Frequently Asked Questions

Why does my miter saw laser look fuzzy but still turn on?

A fuzzy beam that still lights up almost always means a dirty or dusty lens. Fine sawdust settles on the glass and scatters the light. Clean the lens gently with a microfiber cloth and a drop of alcohol. If it stays blurry after cleaning, the laser diode may be aging and spreading the beam.

Can I align my miter saw laser without making a test cut?

Yes, but the test cut method is far more accurate. You can eyeball the beam against the blade with the saw unplugged. However, the blade body is thicker than the kerf, so this method often leaves you slightly off. A real cut shows the true blade path, which gives you the best result every time.

Why does my laser keep going out of alignment after I fix it?

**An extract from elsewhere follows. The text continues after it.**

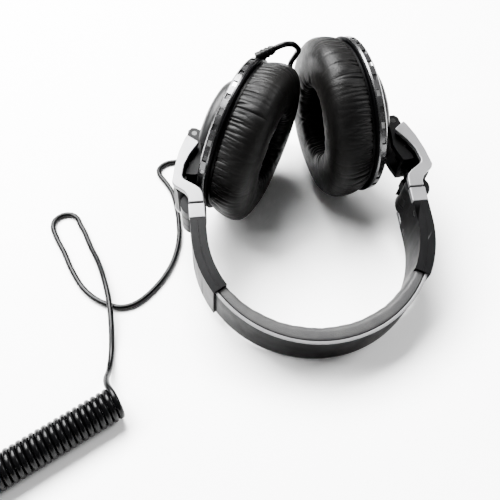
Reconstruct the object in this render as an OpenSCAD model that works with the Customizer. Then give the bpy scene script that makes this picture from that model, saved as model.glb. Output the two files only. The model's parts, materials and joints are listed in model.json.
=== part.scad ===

This usually means loose mounting screws or a worn bracket. Vibration backs screws out over time, so the laser drifts again. Tighten every screw and add a drop of removable threadlocker. If the bracket is cracked or bent, replace it, because a damaged mount can never hold the beam straight.

Is a blurry laser dangerous to use?

A blurry laser is not dangerous by itself, but it leads to inaccurate cuts and wasted material. You may also misjudge the cut line and put your hands in a bad spot. Never stare directly into the beam, since laser light can harm your eyes. Fix the blur and stay safe.

Should I replace the laser or switch to a shadow line saw?

It depends on your needs and budget. If your saw still works well, replacing just the laser module is cheaper and keeps your tool useful. If you do fine, detailed work and your laser fails often, a shadow line saw offers better accuracy with no alignment drift. Many pros prefer shadow lines for that reason.

How often should I clean and check my laser?

Clean the lens every few projects and check the screws about once a month. Recheck the alignment after every blade change, since a new blade can shift the kerf. Daily users should do a quick test cut each week. Regular small checks prevent big alignment problems and keep your cuts sharp for years.